— Start —

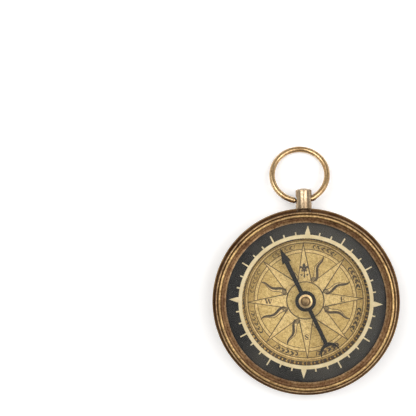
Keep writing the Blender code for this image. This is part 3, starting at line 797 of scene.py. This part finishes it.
# %% Rays and flames
HUB_CIRCLE = 5.14
RAY_TIPS = [15.8, 15.8, 16.0, 15.9, 16.1, 15.8, 16.1, 15.8]
RAY_ROOT, RAY_BASE = HUB_CIRCLE - 0.3, 1.98
PLATE_SINK, RAY_LIFT, FLAME_LIFT = 0.002, 0.022, 0.006
FLAME_START, FLAME_END, FLAME_HALF, FLAME_WAVE = 6.0, 13.15, 0.60, 0.55
FLAME_POINTS = 22
FAINT_FLAMES, FAINT_INK = (3, 7), 0.3
ROOT_LINES = 4

rays = bmesh.new()
for i, tip in enumerate(RAY_TIPS):
    left, point, right = (polar(RAY_ROOT, 45 * i, -RAY_BASE), polar(tip, 45 * i),
                          polar(RAY_ROOT, 45 * i, RAY_BASE))
    add_plate(rays, [left, point, right], CARD_TOP - PLATE_SINK, RAY_LIFT)
    drawing.line([(*left, 0.24), (*point, 0.22)])
    drawing.line([(*right, 0.34), (*point, 0.24)])


def flame_edge(i, t, side):
    """A point on a flame's edge: t runs from root to tip, side is -1 or 1."""
    radius = FLAME_START + (FLAME_END - FLAME_START) * t
    wave = FLAME_WAVE * math.sin(math.tau * (1.25 * t + 0.12)) * (0.45 + 0.55 * t)
    half = FLAME_HALF * (1 - t) ** 0.7
    return polar(radius, 45 * i + 22.5, wave + side * half)


def flame_shade(t):
    """The width of the shade along a flame's right edge."""
    return 0.18 + 0.66 * math.sin(math.pi * (0.15 + 0.8 * t)) * (1 - 0.45 * t)


steps = [k / FLAME_POINTS for k in range(FLAME_POINTS + 1)]
for i in range(8):
    ink = FAINT_INK if i in FAINT_FLAMES else 1.0
    right = [flame_edge(i, t, 1) for t in steps]
    left = [flame_edge(i, t, -1) for t in steps]
    add_plate(rays, right + left[-2::-1], CARD_TOP - PLATE_SINK, FLAME_LIFT)
    shading.line([(x, y, ink * flame_shade(t)) for (x, y), t in zip(right, steps)])
    drawing.line([(x, y, 0.2 * ink) for x, y in left])
    for k in range(ROOT_LINES):
        root = FLAME_START - 0.35 + 0.32 * k
        shading.line([(*polar(root, 45 * i + 22.5, -0.85 + 0.1 * k), 0.14 * ink),
                      (*polar(root + 0.3, 45 * i + 22.5, 0.75 - 0.1 * k), 0.26 * ink)])

bmesh.ops.recalc_face_normals(rays, faces=list(rays.faces))
add_piece("rose_rays", rays, ray_paper, "case")

# %% [markdown]
# ## Rings and scroll
# Two double circles close the rose. Between them runs a plain scroll of curls and leaves, in
# eight groups, an old way to fill the edge of a chart. The print is uneven: it is fullest at
# the lower right and thin at the upper left.

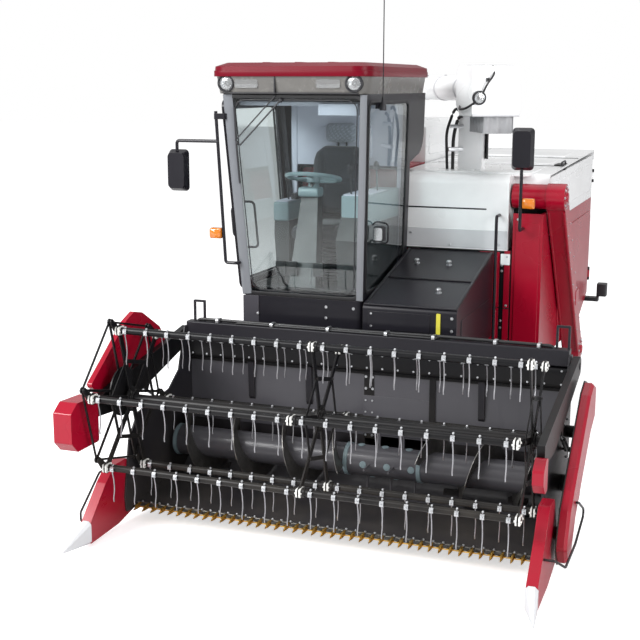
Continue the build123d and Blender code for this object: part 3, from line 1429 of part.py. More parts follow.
with BuildPart() as reel_frame:
    with BuildSketch(side(-arm_outer)):
        with Locations((reel_y, reel_z)):
            Circle(reel_shaft_r)
    extrude(amount=2 * arm_outer)
    for x in spider_x:
        with BuildSketch(side(x - spider_thick / 2)):
            with Locations((reel_y, reel_z)):
                Circle(75)
                for k in range(bar_count):
                    with Locations(Location((0, 0, 0), (0, 0, 90 + bar_lead + 60 * k))):
                        with Locations((bar_circle_r / 2, 0)):
                            Rectangle(bar_circle_r, 38)
            for k in range(bar_count):
                with Locations(bar_place(k)):
                    RegularPolygon(36, 8)
            for k in range(bar_count):
                with Locations(bar_place(k)):
                    RegularPolygon(bar_r + pin_gap, 12, major_radius=False, mode=Mode.SUBTRACT)
        extrude(amount=spider_thick)
reel_frame.part.label = "reel_frame"
export_step(reel_frame.part, "parts/reel_frame.step")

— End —

- [Task to complete]:
Please copy only the lines between the first line of the entries and the line with "drawing.line([(*right, 0.34), (*point, 0.24)])", keeping those two end lines as well, exactly as written.

- [Answer to the task]:
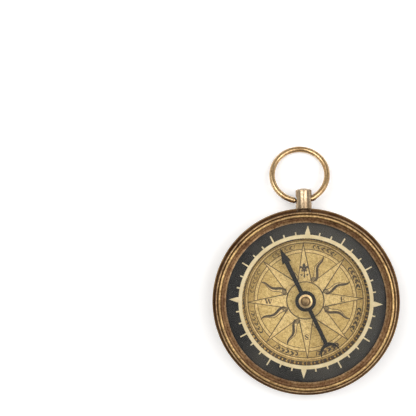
Keep writing the Blender code for this image. This is part 3, starting at line 797 of scene.py. This part finishes it.
# %% Rays and flames
HUB_CIRCLE = 5.14
RAY_TIPS = [15.8, 15.8, 16.0, 15.9, 16.1, 15.8, 16.1, 15.8]
RAY_ROOT, RAY_BASE = HUB_CIRCLE - 0.3, 1.98
PLATE_SINK, RAY_LIFT, FLAME_LIFT = 0.002, 0.022, 0.006
FLAME_START, FLAME_END, FLAME_HALF, FLAME_WAVE = 6.0, 13.15, 0.60, 0.55
FLAME_POINTS = 22
FAINT_FLAMES, FAINT_INK = (3, 7), 0.3
ROOT_LINES = 4

rays = bmesh.new()
for i, tip in enumerate(RAY_TIPS):
    left, point, right = (polar(RAY_ROOT, 45 * i, -RAY_BASE), polar(tip, 45 * i),
                          polar(RAY_ROOT, 45 * i, RAY_BASE))
    add_plate(rays, [left, point, right], CARD_TOP - PLATE_SINK, RAY_LIFT)
    drawing.line([(*left, 0.24), (*point, 0.22)])
    drawing.line([(*right, 0.34), (*point, 0.24)])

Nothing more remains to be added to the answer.